Du moment qu'un fournisseur de services d'hébergement (comme Amazon, Google ou Microsoft pour ne citer qu'eux) exerce en Europe, il peut faire l'objet d'injonctions transfrontalières, et ce, quel que soit le pays où il est établi.

Si l'un d'eux venait à faire l'objet d'une injonction, celle-ci serait transmise à l'autorité compétente du pays où il a son établissement principal, afin de procéder dans un délai restreint à un examen approfondi de l'injonction.
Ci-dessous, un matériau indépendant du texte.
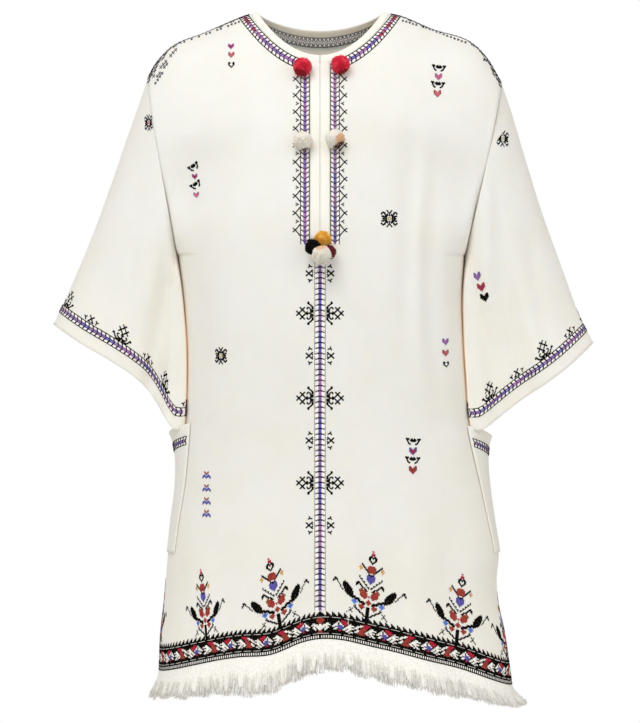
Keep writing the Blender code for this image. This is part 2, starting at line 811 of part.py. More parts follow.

Mais l'autorité locale compétente conserve tout de même une certaine souplesse, et peut rétablir en ligne le contenu visé si elle estime que la demande venant de l'UE ne respecte pas les réglementations.

Pour rappel, en cas de non retrait d'un contenu faisant l'objet d'une injonction dans les 24 heures, l'OCLCTIC aurait la possibilité de faire bloquer, par les FAI, les adresses électroniques qui permettent l'accès aux contenus illicites, puis de les notifier auprès des moteurs de recherche, en vue de leur déréférencement.

Le fournisseur de services d'hébergement qui ne respecterait pas l'obligation de retrait de contenus terroristes dans l'heure pourrait s'exposer à un an d'emprisonnement et 250 000 euros d'amende, une sanction pénale donc, qui si prononcée contre une personne morale, peut être portée à 4 % du chiffre d'affaires mondial annuel pour son volet financier. Un fournisseur qui n'informerait pas les autorités de tels contenus s'exposerait, lui, à trois ans d'emprisonnement et 250 000 euros d'amende. La loi doit encore être discutée entre les deux assemblées, avant son adoption définitive.